Supermarket chain Asda's 'Farm' range of meat was confronted by the ASA for potentially misleading customers. The 'Farm' branding on the products gave the impression that they were from a farmhouse supplier. However, they were actually sourced from various suppliers, some of which were non-UK based, leading to ASA ruling that the ads were misleading.
Another significant case involved L'Oreal. The company used famous celebrities in their advertisements and was censured for using post-production techniques excessively. The photoshopped images showcased unrealistic and not achievable results, making it misleading. L'Oreal's ad was banned as such techniques exaggerated the effect the products could achieve.
Misleading Statistics in Advertising: Case Studies from the UK
Let's delve into some specific instances where statistics were manipulated to create misleading advertisements.
A renowned case is the Volkswagen emissions scandal. Volkswagen was charged for using a piece of software in their diesel vehicles that could detect when they were being tested and change performance accordingly to improve results. This tampering with statistics led to vehicles meeting EU emission standards artificially during testing when, in fact, they emitted pollutants up to 40 times the permissible limit in real-world conditions.
Another case is British Broadband provider BT. They claimed to offer the "UK's most reliable broadband" based on specific Ofcom reports. Although the statistics were correct, the ASA deemed that the difference in performance between BT and other providers was not significant enough to substantiate their claim, making it misleading to consumers.
Market leaders sometimes manipulate statistics and use clever wording to make their products seem superior. While statistically true, such advertisements can be grossly misleading; hence, the vital need for scrutiny and monitoring bodies like ASA. It underlines the importance of interpreting statistical claims critically to make informed decisions.
Regulations on Misleading Advertising in the UK Legal System
The UK legal system has comprehensive regulations in place to prevent misleading advertising and protect consumers. The regulatory framework encompassing this includes rules from the Consumer Protection from Unfair Trading Regulations 2008 and legislation enforced by the Advertising Standards Authority (ASA).
Current Regulations on Misleading Advertising: Explained
Consumer Protection from Unfair Trading Regulations 2008 (CPUTR 2008): This primarily targets business-to-consumer practices and is designed to prohibit unfair commercial practices such as misleading actions and misleading omissions that deceive consumers. It includes a total ban on 31 mentioned unfair practices.
Next, we have The Business Protection from Misleading Marketing Regulations 2008 (BPMMR 2008) that targets business-to-business practices.
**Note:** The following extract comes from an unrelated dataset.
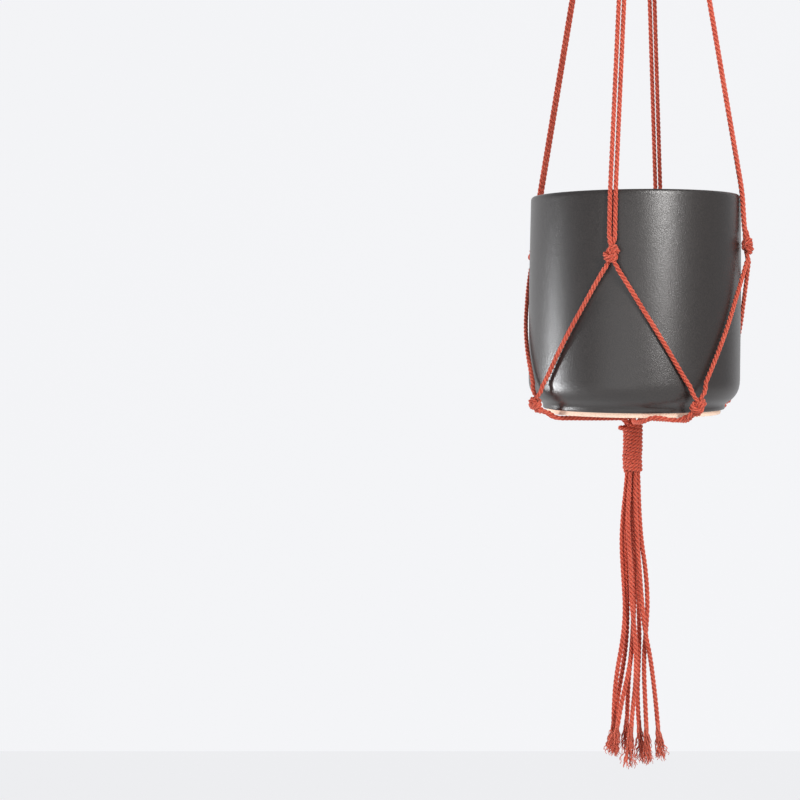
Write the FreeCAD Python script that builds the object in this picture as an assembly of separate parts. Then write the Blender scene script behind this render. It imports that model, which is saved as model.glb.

It places restrictions on misleading comparative advertisements.
Here's a summary for your preference:
Regulation | Target | Key Provisions |
CPUTR 2008 | Business-to-Consumer | Prohibits unfair commercial practices including misleading actions and omissions |
BPMMR 2008 | Business-to-Business | Restricts misleading comparative advertisements |
The Role of Consumer Protection in Preventing Misleading Advertising
The primary goal of consumer protection is to shield consumers from unfair business practices and ensure they make informed decisions. It comprises rules and regulations that govern how businesses can interact with their consumers.
Consumer protection bodies like the Trading Standards and the ASA play a crucial role in implementing these regulations. Trading Standards is responsible for enforcing the CPUTR 2008 and can take businesses to court for violations. Meanwhile, the ASA, a self-regulatory body, is responsible for administering the UK's Advertising Codes that lay out rules on matters including misleading advertising, harm and offence, and privacy.
The functionality of these agencies offers an additional layer of protection to consumers and contributes to maintaining an ethical advertising landscape in the UK.
Enforcement and Consequences of Misleading Advertising Practices
Enforcement of regulations on misleading advertising is crucial for their success. This includes investigating alleged violations, taking corrective actions, imposing penalties, and ensuring compensation for affected parties.
Offenders could face serious repercussions for misleading advertising. Sanctions by the ASA can involve referral to Trading Standards, which can prosecute and issue penalties. Similarly, failure to comply with CPUTR 2008 can lead to fines or imprisonment.
A notable case involved the company Tesco, which was subjected to a £300,000 fine for misleadingly pricing their strawberries. It underscores the high costs businesses face for noncompliance, which serves as a powerful deterrent against such practices.
The enforcement and penalties system fortifies the protection against misleading advertising in the UK, effectively discouraging businesses from resorting to such practices.
Misleading Advertising - Key takeaways
- Misleading advertising refers to any advertisement that provides misrepresented or false information, leading the consumer to make a decision they wouldn't have otherwise made had they known the correct information.
- Common types of misleading advertising include false claims, incomplete or biased information, pseudo-scientific claims, misleading illustrations, and concealing vital information.
- The UK has legislation like the Consumer Protection from Unfair Trading Regulations (CPUTR) 2008, and the Business Protection from Misleading Marketing Regulations (BPMMR) 2008, to protect consumers from misleading advertising.
- Misuse of statistics is another form of misleading advertising, in which statistics are manipulated or presented deceptively to make false claims or present a product or service in a better light.
- Penalties for misleading advertising can be severe, such as fines and imprisonment, to discourage companies from engaging in such practices.